Berardo (11th century – 19 December 1123) is an Italian saint, patron saint of the city and diocese of Teramo.

==Life==
Berardo was born into the noble family da Pagliara, whose castle bore their name near the town of Isola del Gran Sasso in the Abruzzo region of Italy. Important information concerning his life is found in the ancient church records from this area as well as the chronicles of his successor, the Bishop Sassone. Berardo entered the monastery in Montecassino as a young man and was later associated with the Abbey of San Giovanni in Venere. He became well known for his good works and upon the death of the Bishop Uberto, Berardo was asked to become a pastor in the territory of Teramo. He took on this role for seven years beginning in 1116 and focused his efforts on helping the poor and making peace amongst the warring factions of the local citizenry.

Berardo died in 1123. He was buried in what today is known as St. Anne's chapel in the ancient Teramo Cathedral of Santa Maria Aprutiensis (now Sant'Anna dei Pompetti). This is one of the few locations which were not destroyed by the siege and burning of Teramo carried out by the Norman commander, Roberto di Loretello.

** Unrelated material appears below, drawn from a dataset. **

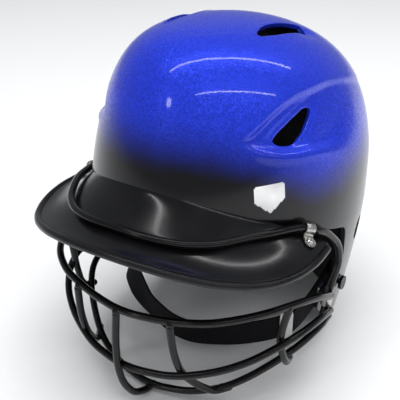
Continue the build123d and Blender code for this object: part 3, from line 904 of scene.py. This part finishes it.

Around 1174, upon the initiative of the Bishop Attone, the remains of Berardo were transferred to the newly completed cathedral of Teramo, first to a crypt where they remained for 600 years and finally, in 1776, to a chapel built by the people of Teramo in his honor during the leadership of the Bishop Pirelli.

==Cult, miracles, and icons==
The Feast of Saint Berardo is celebrated on December 19, in commemoration of the day of Berardo's death.

Several miracles have been attributed to him. A 16th-century bust and a 17th-century likeness of his arm giving a blessing, both in silver, can be found in Teramo Cathedral. A stone statue of Berardo which formerly covered his crypt, is now located at the summit of a chapel dedicated to his honor. Within the cathedral's sacristy is a 17th-century altarpiece by the Polish painter Sebastiano Majeski bearing the likeness of Berardo entitled The Miracle of Saint Berardo. Also located in the cathedral is a painting by Giuseppe Bonolis, depicting The Virgin Mary and Saint Berardo liberating the city of Teramo from the siege of the Duke of Atri and numerous other works depicting the life of Berardo. An outstanding and varied collection of engravings and prints related to Berardo was chronicled and organized by Raffaele Aurini in 1973. It is a comprehensive biographical and iconographical source of information related to the life of this saint.

Over the years, the municipal authorities of Teramo have at various times taken up and abandoned the yearly custom of lighting a large candle in honour of Berardo.

==Bibliography==
- Cesare Baronio, Annales ecclesiastici, To. XII, Ticini, Typ. H. Bartoli, 1641, p. 149.
- Niccola Palma, Storia ecclesiastica e civile della regione più settentrionale del regno di Napoli … oggi città di Teramo e diocesi aprutina, voll. 5, Teramo, Angeletti, 1832–1836, vol. I (1832), pp. 138–151; III edizione, Teramo, Cassa di Risparmio, 1978, vol. I, pp. 305–335.
- Mutio de’ Mutij, Della storia di Teramo dialoghi sette, con note ed aggiunte di Giacinto Pannella, Teramo, Tip. del Corriere Abruzzese, 1893, dialogo primo, par. 15, pp. 38 e sgg.
- Il Cartulario della Chiesa Teramana. Codice Latino in pergamena del sec. XII dell’Archivio vescovile di Teramo, a cura di Francesco Savini, Roma, Forzani, 1910, pp. 70–83.
- Vincenzo Gilla Gremigni, Berardo, Vescovo di Teramo, santo, in Bibliotheca Sanctorum, Roma, Istituto Giovanni XXIII nella Pontificia Università Lateranense, 1962, vol. II, col.1271.
- Raffaele Aurini, Berardo da Pagliara, in Dizionario bibliografico della gente d’Abruzzo, vol. V, Teramo, Edigrafital, 1973 e in Nuova edizione, Colledara, Teramo, Andromeda editrice, 2002, vol. I, pp. 248–258.
- Gabriele Orsini, La Diocesi di Teramo-Atri all’alba del terzo millennio, Teramo, Edizioni Interamnia, 1999, pp. 25–29.
- Manuscripts regarding the life of Saint Berardo by various authors are located in Rome at the library “Biblioteca Vallicelliana”, in L’Aquila at the provincial library "Salvatore Tommasi”, in Teramo at the provincial library “M. Delfico” and in the Teramo Bishopric Archives.